Era tarde. El daño ya estaba hecho. Recuerdo cómo, en mi juventud, Estados Unidos era para muchos europeos un faro moral y cultural. Sus movimientos por los derechos civiles, su vibrante cultura popular, su defensa de la democracia, eran referentes indiscutibles. Ese soft power —ese poder intangible pero inmensamente eficaz— se ha ido erosionando paulatinamente. Trump no hizo más que asestarle el golpe definitivo. Hoy, el prestigio internacional de Estados Unidos está profundamente mermado, y su credibilidad, comprometida.

Esta situación, sin embargo, abre una oportunidad histórica para Europa. Nuestra región, pese a sus problemas, sigue siendo un espacio donde la decencia política conserva cierta vigencia. Los abusos que hemos visto en la administración Trump resultan impensables en la mayoría de nuestras democracias. Tenemos, por tanto, la posibilidad —y la responsabilidad— de ocupar un lugar central en el nuevo orden global. Pero eso exige más que declaraciones bien intencionadas: implica avanzar con determinación en campos como la defensa común, la inteligencia artificial o la soberanía tecnológica.

El mayor desafío, sin embargo, es otro: preservar y fortalecer nuestra fibra moral. Porque si algo ha demostrado la experiencia estadounidense, es que una sociedad puede tener las mejores universidades, las empresas más innovadoras y las fuerzas armadas más poderosas, y aun así caer en manos de un liderazgo grotesco cuando sus élites pierden el sentido de la responsabilidad. Europa debe aprender la lección.

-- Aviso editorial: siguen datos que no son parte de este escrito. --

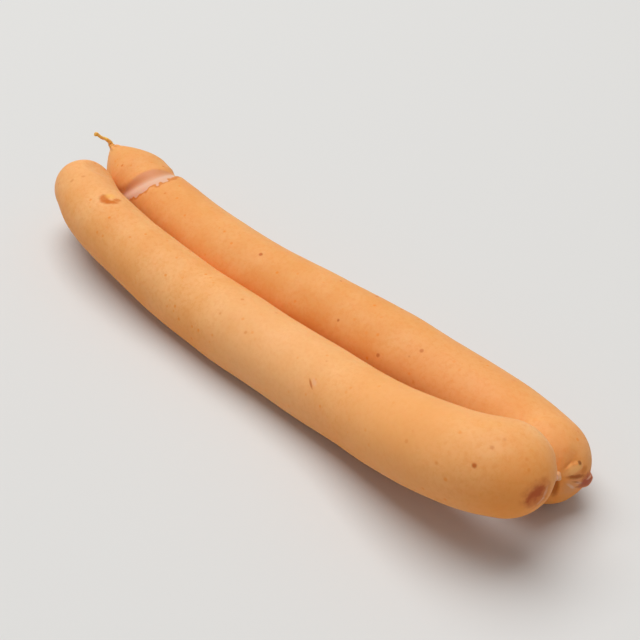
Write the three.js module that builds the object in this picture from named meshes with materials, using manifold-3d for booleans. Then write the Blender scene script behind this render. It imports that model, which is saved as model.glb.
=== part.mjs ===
// A string of two smoked sausage links in one natural casing. One twist of the casing joins their
// front ends, and the string is folded there so that the links lie side by side. The far end of one
// link is a plain dome with a stub of casing; the other tapers to a thin dry tail. Millimetres, +Z up,
// +X from the free ends to the joined ends, origin under the middle of the whole on the surface it lies on.

import * as THREE from 'three';
import { mergeVertices } from 'three/addons/utils/BufferGeometryUtils.js';
import Module from 'manifold-3d';

// Casing and filling
const calibre = 22.5;
const linkRadius = calibre / 2;
const sag = 0.35;
const restHeight = linkRadius - sag;
const frontSwell = 0.25;
const backThinness = 1.3;
const backThinReach = 50;
const waistDepth = 0.5;
const waistFromBack = 160;
const waistReach = 16;

// Slow waves in the thickness, because the casing is never filled quite evenly
const unevenness = 0.14;
const longWave = 12.4;
const shortWave = 5.1;
const shortWaveShare = 0.6;
const roundLinkPhase = 0.4;
const tailedLinkPhase = 2.1;

// Ends of the links
const domeLength = linkRadius;
const tipLength = 3;
const taperLength = 22;
const taperFullness = 1.6;

// Folds that run into the twists of the casing, with the turn of the first fold at each end in radians
const puckerDepth = 0.5;
const puckerReach = 9;
const puckerStart = 0.5;
const puckerFolds = 8;
const foldShare = 0.4;
const roundLinkBackTurn = 0;
const roundLinkFrontTurn = 2;
const tailedLinkFrontTurn = 1;

// Mark left by the stick that the string hung over in the smokehouse
const stickMarkFromTip = 38.5;
const stickMarkBow = 5;
const stickMarkReach = 4.2;
const stickMarkDepth = 0.9;
const stickMarkHalfAngle = THREE.MathUtils.degToRad(88);
const stickMarkFade = 4;

// Bare twisted casing: the joint, the tail and the stub
const twistLobes = 3;
const lobeDepth = 0.16;
const rootDepth = 1.6;
const jointRadius = 1;
const jointFlare = 1.6;
const jointFlarePower = 3;
const jointBulge = 0.8;
const jointTurns = 1.25;
const tailRadius = 0.5;
const tailFlare = 0.9;
const tailFlareReach = 1.8;
const tailTurns = 2.5;
const stubRadius = 1.1;
const stubLength = 2.6;
const stubFlare = 0.35;
const stubTurns = 0.5;

// Fineness of the facets
const linkSectors = 36;
const twistSectors = 12;
const domeStations = 9;
const bodyStep = 4.4;
const tipStep = 1;
const taperStep = 2.6;
const markStep = 1.15;
const twistStep = 0.8;
const capLength = 0.3;
const curveFineness = 800;
const weldDistance = 1e-4;

// Where the middle of each link lies: distance along the string, distance across, lift off the surface
const roundLinkMiddle = [
  [-87.8, -8.4, 5.7],
  [-75, -13, 5.6],
  [-61.1, -14.8, 4.9],
  [-41.2, -15.2, 2.8],
  [-21.7, -14.4, 0.3],
  [-2, -13.8, 0],
  [17.5, -12.9, 0],
  [41, -12.4, 1.2],
  [64.7, -14, 5.6],
  [77.7, -14.3, 9.1],
  [88.8, -13.2, 11.7],
  [95, -9.4, 12],
];
const tailedLinkMiddle = [
  [-86.3, 12.7, 0],
  [-69, 10.6, 0],
  [-52.5, 8.7, 0],
  [-23.4, 7.8, 0],
  [1.6, 9.9, 0],
  [23.1, 12.1, 0],
  [54.1, 13.2, 0],
  [81.9, 13, 0],
  [91.9, 10.7, 0.2],
];

// The ways that the ends point, the tip of the tailed link, and the tail's steps from that tip
const roundLinkBackAim = new THREE.Vector3(-0.92, 0.32, -0.22).normalize();
const roundLinkFrontAim = new THREE.Vector3(0.52, 0.78, -0.35).normalize();
const tailedLinkFrontAim = new THREE.Vector3(0.74, -0.57, 0.35).normalize();
const tailedLinkTip = new THREE.Vector3(-107.9, 14.8, 17.4);
const tailSteps = [
  [-0.4, -0.4, 1.5],
  [-1.4, -1.5, 2.5],
  [-2.4, -2.6, 3.2],
  [-3.1, -3.3, 4.2],
  [-3.8, -4, 3.6],
];

const middlePoint = ([x, y, lift]) => new THREE.Vector3(x, y, restHeight + lift);
const beyond = (point, aim, distance) => point.clone().addScaledVector(aim, distance);

function smoothCurve(points) {
  const curve = new THREE.CatmullRomCurve3(points, false, 'centripetal');
  curve.arcLengthDivisions = curveFineness;
  return curve;
}

// Direction across a curve and direction up from it, both square to it
function frameAt(curve, share) {
  const along = curve.getTangentAt(share);
  const side = new THREE.Vector3().crossVectors(along, new THREE.Vector3(0, 0, 1)).normalize();
  const up = new THREE.Vector3().crossVectors(side, along);
  return { point: curve.getPointAt(share), side, up };
}

// A closed round body whose axis follows a curve. Stations are distances from its start, radiusAt gives the
// radius there, and relief gives how far the surface stands off it at a distance and an angle from the top.
function bodyAlong(curve, stations, sectors, radiusAt, relief) {
  const profile = stations.map((distance) => new THREE.Vector2(radiusAt(distance), distance));
  profile[0].x = 0;
  profile[profile.length - 1].x = 0;
  const geometry = new THREE.LatheGeometry(profile, sectors);
  const position = geometry.attributes.position;
  const length = stations[stations.length - 1];
  const vertex = new THREE.Vector3();
  for (let i = 0; i < position.count; i += 1) {
    vertex.fromBufferAttribute(position, i);
    const radius = Math.hypot(vertex.x, vertex.z);
    const angle = Math.atan2(vertex.x, vertex.z);
    const { point, side, up } = frameAt(curve, Math.min(vertex.y / length, 1));
    const standOff = radius > weldDistance ? relief(vertex.y, angle) : 0;
    point.addScaledVector(side, Math.sin(angle) * (radius + standOff));
    point.addScaledVector(up, Math.cos(angle) * (radius + standOff));
    position.setXYZ(i, point.x, point.y, Math.max(point.z, 0));
  }
  return geometry;
}

// Distances for one end, close together where the surface curves most
function endStations(length, count) {
  const stations = [];
  for (let i = 0; i < count; i += 1) {
    stations.push(length * (1 - Math.cos((Math.PI / 2) * (i / count))));
  }
  return stations;
}

// Even distances after one and up to another
function evenStations(from, to, step) {
  const count = Math.max(1, Math.round((to - from) / step));
  return Array.from({ length: count }, (_, i) => from + ((to - from) * (i + 1)) / count);
}

const twistStations = (length) => [
  0,
  capLength / 2,
  ...evenStations(capLength / 2, length - capLength, twistStep),
  length,
];

const domeShare = (distance) => Math.sqrt(1 - Math.max(0, 1 - distance / domeLength) ** 2);
const taperShare = (distance) => 1 - Math.max(0, 1 - distance / taperLength) ** taperFullness;

function uneven(distance, phase) {
  const slow = Math.sin(distance / longWave + phase);
  const quick = Math.sin(distance / shortWave + 2 * phase);
  return unevenness * (slow + shortWaveShare * quick);
}

// Folds beside a twist, fading with the distance from it and running a little askew
function pucker(distance, angle, turn) {
  const fade = Math.max(0, 1 - distance / puckerReach) ** 2 * Math.min(1, distance / puckerStart);
  const fold = Math.cos(puckerFolds * angle + turn + Math.sin(2 * angle));
  return -puckerDepth * fade * (1 - foldShare + foldShare * fold);
}

// Saddle pressed across the upper side of the tailed link, its sides bowed towards the tip
function stickMark(distance, angle) {
  const across = Math.abs(distance - stickMarkFromTip + stickMarkBow * angle ** 2) / stickMarkReach;
  const around = Math.abs(angle) / stickMarkHalfAngle;
  if (across >= 1 || around >= 1) return 0;
  return -stickMarkDepth * Math.cos((Math.PI / 2) * across) ** 2 * (1 - around ** stickMarkFade);
}

// A round section whose lobes turn with the distance, as a twisted skin has
const lobes = (turns, length) => (distance, angle) =>
  lobeDepth * Math.cos(twistLobes * (angle - (2 * Math.PI * turns * distance) / length));

function makeRoundLink() {
  const middle = roundLinkMiddle.map(middlePoint);
  middle.unshift(beyond(middle[0], roundLinkBackAim, domeLength));
  middle.push(beyond(middle[middle.length - 1], roundLinkFrontAim, domeLength));
  const curve = smoothCurve(middle);
  const length = curve.getLength();
  const stations = [
    ...endStations(domeLength, domeStations),
    domeLength,
    ...evenStations(domeLength, length - domeLength, bodyStep),
    ...endStations(domeLength, domeStations).map((distance) => length - distance).reverse(),
  ];
  const radiusAt = (distance) => {
    const swell = frontSwell * ((2 * distance) / length - 1);
    const thinness = backThinness * Math.exp(-((distance / backThinReach) ** 2));
    const waist = waistDepth * Math.exp(-(((distance - waistFromBack) / waistReach) ** 2));
    const full = linkRadius + swell - thinness - waist + uneven(distance, roundLinkPhase);
    return full * domeShare(distance) * domeShare(length - distance);
  };
  const relief = (distance, angle) =>
    pucker(distance, angle, roundLinkBackTurn) + pucker(length - distance, angle, roundLinkFrontTurn);
  return bodyAlong(curve, stations, linkSectors, radiusAt, relief);
}

function makeTailedLink() {
  const middle = tailedLinkMiddle.map(middlePoint);
  middle.unshift(tailedLinkTip.clone());
  middle.push(beyond(middle[middle.length - 1], tailedLinkFrontAim, domeLength));
  const curve = smoothCurve(middle);
  const length = curve.getLength();
  const markStart = stickMarkFromTip - stickMarkReach - stickMarkBow * stickMarkHalfAngle ** 2;
  const markEnd = stickMarkFromTip + stickMarkReach;
  const stations = [
    0,
    ...evenStations(0, tipLength, tipStep),
    ...evenStations(tipLength, markStart, taperStep),
    ...evenStations(markStart, markEnd, markStep),
    ...evenStations(markEnd, length - domeLength, bodyStep),
    ...endStations(domeLength, domeStations).map((distance) => length - distance).reverse(),
  ];
  const radiusAt = (distance) => {
    const full = linkRadius + uneven(distance, tailedLinkPhase);
    return full * taperShare(distance) * domeShare(length - distance);
  };
  const relief = (distance, angle) =>
    stickMark(distance, angle) + pucker(length - distance, angle, tailedLinkFrontTurn);
  return bodyAlong(curve, stations, linkSectors, radiusAt, relief);
}

// The twist between the links, wider where it runs into each of them
function makeJoint() {
  const start = middlePoint(roundLinkMiddle[roundLinkMiddle.length - 1]);
  const finish = middlePoint(tailedLinkMiddle[tailedLinkMiddle.length - 1]);
  const leaves = beyond(start, roundLinkFrontAim, domeLength);
  const enters = beyond(finish, tailedLinkFrontAim, domeLength);
  const bulge = leaves.clone().lerp(enters, 0.5);
  bulge.x += jointBulge;
  const curve = smoothCurve([
    beyond(leaves, roundLinkFrontAim, -rootDepth),
    leaves,
    bulge,
    enters,
    beyond(enters, tailedLinkFrontAim, -rootDepth),
  ]);
  const length = curve.getLength();
  const flare = (distance) => Math.abs((2 * distance) / length - 1) ** jointFlarePower;
  const radiusAt = (distance) => jointRadius + jointFlare * flare(distance);
  const stations = twistStations(length);
  return bodyAlong(curve, stations, twistSectors, radiusAt, lobes(jointTurns, length));
}

// The dry tail of casing at the tip of the tailed link
function makeTail() {
  const points = tailSteps.map((step) => tailedLinkTip.clone().add(new THREE.Vector3(...step)));
  const inward = middlePoint(tailedLinkMiddle[0]).sub(tailedLinkTip).normalize();
  const curve = smoothCurve([beyond(tailedLinkTip, inward, rootDepth), tailedLinkTip, ...points]);
  const length = curve.getLength();
  const flare = (distance) => tailFlare * Math.exp(-((distance / tailFlareReach) ** 2));
  const radiusAt = (distance) => tailRadius * (1 + flare(distance));
  const stations = twistStations(length);
  return bodyAlong(curve, stations, twistSectors, radiusAt, lobes(tailTurns, length));
}

// The stub of casing at the far end of the round link
function makeStub() {
  const centre = middlePoint(roundLinkMiddle[0]);
  const start = beyond(centre, roundLinkBackAim, domeLength - rootDepth);
  const finish = beyond(centre, roundLinkBackAim, domeLength + stubLength);
  const curve = smoothCurve([start, start.clone().lerp(finish, 0.5), finish]);
  const length = curve.getLength();
  const radiusAt = (distance) => stubRadius * (1 + stubFlare * (1 - distance / length));
  const stations = twistStations(length);
  return bodyAlong(curve, stations, twistSectors, radiusAt, lobes(stubTurns, length));
}

const manifoldLibrary = await Module();
manifoldLibrary.setup();

// Welds the seam and poles of a turned body and makes it a solid
function solidOf(geometry) {
  geometry.deleteAttribute('normal');
  geometry.deleteAttribute('uv');
  const welded = mergeVertices(geometry, weldDistance);
  const index = welded.index.array;
  const triangles = [];
  for (let i = 0; i < index.length; i += 3) {
    const [a, b, c] = [index[i], index[i + 1], index[i + 2]];
    if (a !== b && b !== c && c !== a) triangles.push(a, b, c);
  }
  return new manifoldLibrary.Manifold(
    new manifoldLibrary.Mesh({
      numProp: 3,
      vertProperties: new Float32Array(welded.attributes.position.array),
      triVerts: new Uint32Array(triangles),
    }),
  );
}

// Everything is one casing, so the links, the joint, the tail and the stub become one body
function makeString() {
  const bodies = [makeRoundLink(), makeTailedLink(), makeJoint(), makeTail(), makeStub()];
  const joined = bodies.map(solidOf).reduce((whole, body) => whole.add(body));
  const { vertProperties, triVerts } = joined.getMesh();
  const geometry = new THREE.BufferGeometry();
  geometry.setAttribute('position', new THREE.BufferAttribute(new Float32Array(vertProperties), 3));
  geometry.setIndex(new THREE.BufferAttribute(new Uint32Array(triVerts), 1));
  geometry.computeVertexNormals();
  geometry.computeBoundingBox();
  const middle = geometry.boundingBox.getCenter(new THREE.Vector3());
  geometry.translate(-middle.x, -middle.y, -geometry.boundingBox.min.z);
  return geometry;
}

const smokedSkin = new THREE.MeshStandardMaterial({ color: 0xe2a064, roughness: 0.5, metalness: 0 });

const sausageString = new THREE.Mesh(makeString(), smokedSkin);
sausageString.name = 'sausage_string';

const model = new THREE.Group();
model.add(sausageString);

export default model;
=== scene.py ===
# A string of two smoked sausage links in one natural casing, laid side by side on a pale floor.
# Each part of the casing is a piece of its own here: the two filled links, the twist between them,
# the dry tail and the stub. Routes and sizes are in millimetres and are turned into metres when built.

import math

import bpy
import numpy as np
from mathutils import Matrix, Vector


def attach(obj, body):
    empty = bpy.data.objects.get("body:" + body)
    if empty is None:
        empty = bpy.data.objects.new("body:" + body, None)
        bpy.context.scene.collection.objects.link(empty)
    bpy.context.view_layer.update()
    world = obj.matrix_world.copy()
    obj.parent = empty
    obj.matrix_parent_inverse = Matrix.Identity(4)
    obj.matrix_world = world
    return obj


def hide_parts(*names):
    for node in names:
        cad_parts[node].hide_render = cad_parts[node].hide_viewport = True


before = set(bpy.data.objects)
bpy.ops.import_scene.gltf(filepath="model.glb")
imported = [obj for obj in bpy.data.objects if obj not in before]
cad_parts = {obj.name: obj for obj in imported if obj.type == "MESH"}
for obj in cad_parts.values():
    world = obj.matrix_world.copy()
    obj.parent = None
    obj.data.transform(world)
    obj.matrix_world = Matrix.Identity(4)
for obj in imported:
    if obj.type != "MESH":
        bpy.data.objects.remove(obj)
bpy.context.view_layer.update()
scene = bpy.context.scene

# Camera: it stands to the near right of the string, an arm's length away, and looks down at about 37
# degrees, so that the links run from the upper left to the lower right of the picture and fill it.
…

No podemos permitirnos replicar el modelo que ha llevado a Estados Unidos a esta deriva.

Nuestras élites económicas y políticas deben comprender que el capitalismo sin límites, desprovisto de control democrático, acaba socavando los propios fundamentos de la civilización que lo sustenta. Trump fue posible porque, durante demasiado tiempo, el capital se impuso a la política, el ego al bien común, el espectáculo a la razón. Hoy más que nunca, los europeos debemos defender una idea de sociedad donde la decencia no sea una excepción, sino la norma. Solo así podremos evitar que, algún día, despertemos también nosotros gobernados por un bufón con pretensiones de emperador.